# MATERIAL TO PROCESS

---

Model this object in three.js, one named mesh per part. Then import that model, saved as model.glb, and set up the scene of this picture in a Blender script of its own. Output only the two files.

---

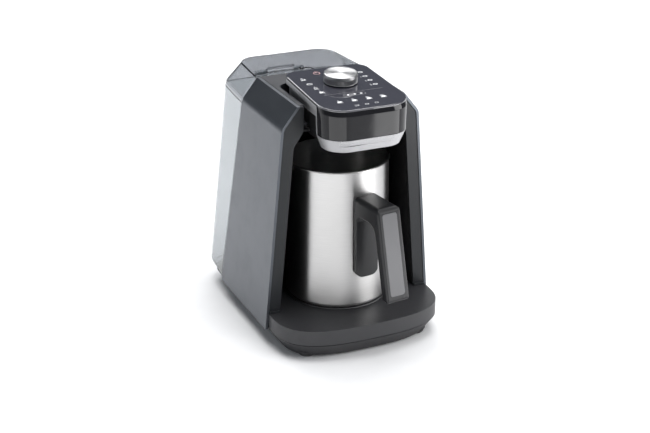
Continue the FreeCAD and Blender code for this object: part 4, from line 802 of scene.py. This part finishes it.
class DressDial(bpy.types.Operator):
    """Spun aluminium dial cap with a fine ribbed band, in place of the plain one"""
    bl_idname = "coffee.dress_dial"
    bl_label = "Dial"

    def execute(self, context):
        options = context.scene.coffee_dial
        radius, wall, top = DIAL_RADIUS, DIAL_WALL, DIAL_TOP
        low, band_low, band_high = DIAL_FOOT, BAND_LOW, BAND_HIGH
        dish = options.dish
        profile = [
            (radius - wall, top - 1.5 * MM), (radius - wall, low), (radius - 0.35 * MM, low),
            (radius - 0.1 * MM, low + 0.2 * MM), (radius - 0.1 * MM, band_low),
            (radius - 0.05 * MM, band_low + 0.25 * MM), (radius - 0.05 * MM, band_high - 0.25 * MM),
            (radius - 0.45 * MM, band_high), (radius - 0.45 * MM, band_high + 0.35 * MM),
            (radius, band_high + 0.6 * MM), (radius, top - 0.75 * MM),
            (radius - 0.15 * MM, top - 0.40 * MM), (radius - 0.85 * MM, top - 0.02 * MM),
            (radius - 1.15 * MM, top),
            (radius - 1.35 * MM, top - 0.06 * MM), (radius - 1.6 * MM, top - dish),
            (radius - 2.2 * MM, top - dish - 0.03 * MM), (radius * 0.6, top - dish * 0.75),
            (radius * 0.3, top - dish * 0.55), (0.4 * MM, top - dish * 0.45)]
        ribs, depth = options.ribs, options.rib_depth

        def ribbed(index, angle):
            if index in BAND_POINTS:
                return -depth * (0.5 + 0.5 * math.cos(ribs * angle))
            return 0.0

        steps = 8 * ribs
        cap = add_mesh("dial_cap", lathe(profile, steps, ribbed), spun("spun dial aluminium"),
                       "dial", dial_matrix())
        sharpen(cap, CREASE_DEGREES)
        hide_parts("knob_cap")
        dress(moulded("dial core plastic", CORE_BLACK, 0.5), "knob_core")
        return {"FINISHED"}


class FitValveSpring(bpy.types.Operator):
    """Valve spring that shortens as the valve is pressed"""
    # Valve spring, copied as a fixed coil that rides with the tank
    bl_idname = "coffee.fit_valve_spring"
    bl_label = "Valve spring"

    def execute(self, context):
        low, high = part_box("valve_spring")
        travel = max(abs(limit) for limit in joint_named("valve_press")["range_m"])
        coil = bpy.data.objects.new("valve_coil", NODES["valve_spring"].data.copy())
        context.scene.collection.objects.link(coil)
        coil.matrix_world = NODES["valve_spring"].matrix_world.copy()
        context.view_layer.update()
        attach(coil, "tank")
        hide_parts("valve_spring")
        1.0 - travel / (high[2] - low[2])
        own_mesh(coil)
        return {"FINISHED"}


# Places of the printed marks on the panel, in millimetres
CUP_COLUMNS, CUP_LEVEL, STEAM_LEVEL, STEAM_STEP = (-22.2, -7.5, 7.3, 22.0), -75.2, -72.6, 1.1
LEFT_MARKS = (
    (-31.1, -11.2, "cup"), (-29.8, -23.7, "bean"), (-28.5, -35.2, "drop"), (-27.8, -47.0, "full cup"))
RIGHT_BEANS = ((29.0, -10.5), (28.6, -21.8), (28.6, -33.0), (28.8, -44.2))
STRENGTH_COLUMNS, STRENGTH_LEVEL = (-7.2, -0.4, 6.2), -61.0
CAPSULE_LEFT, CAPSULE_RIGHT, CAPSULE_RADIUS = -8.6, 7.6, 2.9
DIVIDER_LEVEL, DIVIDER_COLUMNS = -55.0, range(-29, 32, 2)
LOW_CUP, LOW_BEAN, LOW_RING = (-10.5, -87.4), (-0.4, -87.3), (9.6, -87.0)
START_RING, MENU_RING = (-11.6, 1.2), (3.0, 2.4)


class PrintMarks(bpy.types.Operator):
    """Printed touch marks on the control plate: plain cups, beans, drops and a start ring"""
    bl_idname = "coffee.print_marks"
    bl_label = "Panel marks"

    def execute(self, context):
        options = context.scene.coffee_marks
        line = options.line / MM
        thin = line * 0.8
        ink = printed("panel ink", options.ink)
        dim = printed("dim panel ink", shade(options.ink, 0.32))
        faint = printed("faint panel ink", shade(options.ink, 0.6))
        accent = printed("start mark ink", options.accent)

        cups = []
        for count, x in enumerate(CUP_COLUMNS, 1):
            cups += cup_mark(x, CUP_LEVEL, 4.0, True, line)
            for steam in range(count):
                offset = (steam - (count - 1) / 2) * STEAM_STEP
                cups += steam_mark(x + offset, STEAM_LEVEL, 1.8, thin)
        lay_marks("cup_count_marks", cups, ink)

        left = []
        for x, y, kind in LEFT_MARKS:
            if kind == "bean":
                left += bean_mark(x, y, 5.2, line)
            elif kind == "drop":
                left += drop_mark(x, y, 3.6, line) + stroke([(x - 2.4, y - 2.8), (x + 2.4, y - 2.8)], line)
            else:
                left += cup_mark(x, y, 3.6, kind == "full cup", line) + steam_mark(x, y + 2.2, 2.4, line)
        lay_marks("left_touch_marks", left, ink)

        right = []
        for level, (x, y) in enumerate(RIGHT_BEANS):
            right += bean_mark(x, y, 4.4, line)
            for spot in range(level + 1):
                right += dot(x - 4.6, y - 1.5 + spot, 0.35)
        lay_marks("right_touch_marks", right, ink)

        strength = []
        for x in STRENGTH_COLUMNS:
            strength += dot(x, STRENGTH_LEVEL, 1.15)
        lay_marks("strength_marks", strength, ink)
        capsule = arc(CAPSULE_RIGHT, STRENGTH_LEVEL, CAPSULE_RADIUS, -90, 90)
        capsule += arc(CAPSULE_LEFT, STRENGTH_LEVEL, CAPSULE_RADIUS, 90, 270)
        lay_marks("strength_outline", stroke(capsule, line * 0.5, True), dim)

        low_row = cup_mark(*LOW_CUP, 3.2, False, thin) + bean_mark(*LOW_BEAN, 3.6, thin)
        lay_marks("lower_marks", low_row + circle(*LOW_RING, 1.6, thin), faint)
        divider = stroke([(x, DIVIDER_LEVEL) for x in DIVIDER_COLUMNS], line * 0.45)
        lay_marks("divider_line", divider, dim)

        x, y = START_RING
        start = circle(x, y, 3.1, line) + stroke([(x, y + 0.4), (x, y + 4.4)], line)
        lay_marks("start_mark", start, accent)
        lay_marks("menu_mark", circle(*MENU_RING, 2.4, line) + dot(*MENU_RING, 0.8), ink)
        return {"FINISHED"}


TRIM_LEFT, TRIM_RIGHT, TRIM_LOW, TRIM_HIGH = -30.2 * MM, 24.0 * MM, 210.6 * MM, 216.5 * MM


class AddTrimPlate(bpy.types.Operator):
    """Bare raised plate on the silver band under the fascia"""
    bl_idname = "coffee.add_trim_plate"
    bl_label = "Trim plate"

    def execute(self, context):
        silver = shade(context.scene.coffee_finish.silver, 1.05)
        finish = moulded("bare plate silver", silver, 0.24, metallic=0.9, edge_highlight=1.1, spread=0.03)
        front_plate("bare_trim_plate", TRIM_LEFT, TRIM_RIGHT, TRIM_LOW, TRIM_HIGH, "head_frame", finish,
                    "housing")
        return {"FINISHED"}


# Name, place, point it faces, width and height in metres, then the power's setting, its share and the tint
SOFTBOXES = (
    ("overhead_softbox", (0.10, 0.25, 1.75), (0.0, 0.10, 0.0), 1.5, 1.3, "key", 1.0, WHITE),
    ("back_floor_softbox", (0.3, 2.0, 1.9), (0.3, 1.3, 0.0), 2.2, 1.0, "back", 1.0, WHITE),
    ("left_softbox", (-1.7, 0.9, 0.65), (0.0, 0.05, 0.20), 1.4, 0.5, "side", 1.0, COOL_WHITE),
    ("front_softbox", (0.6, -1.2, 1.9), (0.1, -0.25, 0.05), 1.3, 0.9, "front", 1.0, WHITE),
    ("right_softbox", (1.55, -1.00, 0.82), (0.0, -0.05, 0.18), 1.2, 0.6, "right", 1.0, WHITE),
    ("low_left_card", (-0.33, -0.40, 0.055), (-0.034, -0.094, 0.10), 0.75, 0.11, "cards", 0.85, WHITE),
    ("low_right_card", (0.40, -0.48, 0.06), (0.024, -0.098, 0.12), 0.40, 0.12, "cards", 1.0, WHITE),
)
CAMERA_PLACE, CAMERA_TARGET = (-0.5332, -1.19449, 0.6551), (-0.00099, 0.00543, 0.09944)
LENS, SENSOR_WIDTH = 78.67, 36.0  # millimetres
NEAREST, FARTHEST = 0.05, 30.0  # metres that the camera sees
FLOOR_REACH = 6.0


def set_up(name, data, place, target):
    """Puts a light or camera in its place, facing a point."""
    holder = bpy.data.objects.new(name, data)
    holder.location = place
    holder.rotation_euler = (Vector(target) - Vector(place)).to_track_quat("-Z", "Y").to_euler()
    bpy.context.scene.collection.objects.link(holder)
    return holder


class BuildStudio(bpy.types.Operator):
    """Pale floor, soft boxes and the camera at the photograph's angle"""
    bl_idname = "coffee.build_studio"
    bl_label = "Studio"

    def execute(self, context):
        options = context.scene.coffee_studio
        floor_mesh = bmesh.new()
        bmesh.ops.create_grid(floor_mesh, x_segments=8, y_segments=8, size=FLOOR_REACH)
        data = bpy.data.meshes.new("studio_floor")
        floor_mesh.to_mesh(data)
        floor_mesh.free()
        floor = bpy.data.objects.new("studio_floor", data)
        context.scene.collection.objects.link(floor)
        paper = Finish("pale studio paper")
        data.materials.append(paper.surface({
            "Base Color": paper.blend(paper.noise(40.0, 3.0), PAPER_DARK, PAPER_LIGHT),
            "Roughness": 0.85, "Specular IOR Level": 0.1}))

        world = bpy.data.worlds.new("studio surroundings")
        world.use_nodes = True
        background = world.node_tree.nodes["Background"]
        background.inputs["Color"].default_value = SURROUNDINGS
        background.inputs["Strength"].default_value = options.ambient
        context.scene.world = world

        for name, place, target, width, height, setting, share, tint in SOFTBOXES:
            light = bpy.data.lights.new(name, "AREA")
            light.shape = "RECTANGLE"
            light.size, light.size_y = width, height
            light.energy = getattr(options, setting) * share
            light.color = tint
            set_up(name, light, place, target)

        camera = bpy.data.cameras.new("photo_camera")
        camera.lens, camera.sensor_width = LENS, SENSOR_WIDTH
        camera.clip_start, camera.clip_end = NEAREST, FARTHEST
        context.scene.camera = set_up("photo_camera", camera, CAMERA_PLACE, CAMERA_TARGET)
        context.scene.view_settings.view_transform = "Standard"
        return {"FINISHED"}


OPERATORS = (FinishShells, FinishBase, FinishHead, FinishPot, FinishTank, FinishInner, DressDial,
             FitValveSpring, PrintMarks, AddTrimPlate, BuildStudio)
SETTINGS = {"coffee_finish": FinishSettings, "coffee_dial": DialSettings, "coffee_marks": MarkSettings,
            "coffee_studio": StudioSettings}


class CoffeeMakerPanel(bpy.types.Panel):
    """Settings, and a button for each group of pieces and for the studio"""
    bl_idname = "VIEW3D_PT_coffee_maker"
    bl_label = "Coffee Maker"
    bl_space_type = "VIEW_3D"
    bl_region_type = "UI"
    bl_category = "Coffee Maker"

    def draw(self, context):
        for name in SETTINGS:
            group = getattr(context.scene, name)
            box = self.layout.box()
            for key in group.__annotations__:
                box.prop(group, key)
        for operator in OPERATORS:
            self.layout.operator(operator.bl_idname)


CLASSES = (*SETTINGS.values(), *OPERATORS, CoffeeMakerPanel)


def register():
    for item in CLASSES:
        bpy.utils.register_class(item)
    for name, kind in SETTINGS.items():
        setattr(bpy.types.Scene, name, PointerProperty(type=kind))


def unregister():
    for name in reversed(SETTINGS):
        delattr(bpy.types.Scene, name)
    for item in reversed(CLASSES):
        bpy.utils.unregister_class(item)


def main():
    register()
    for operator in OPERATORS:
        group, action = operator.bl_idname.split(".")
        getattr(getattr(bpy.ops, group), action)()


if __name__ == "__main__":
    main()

---

# WHAT THE EXERCISE ASKS
Pick out the lines that have the word "Blender". Copy them all.

# ANSWER FOR THE TASK
Model this object in three.js, one named mesh per part. Then import that model, saved as model.glb, and set up the scene of this picture in a Blender script of its own. Output only the two files.
Continue the FreeCAD and Blender code for this object: part 4, from line 802 of scene.py. This part finishes it.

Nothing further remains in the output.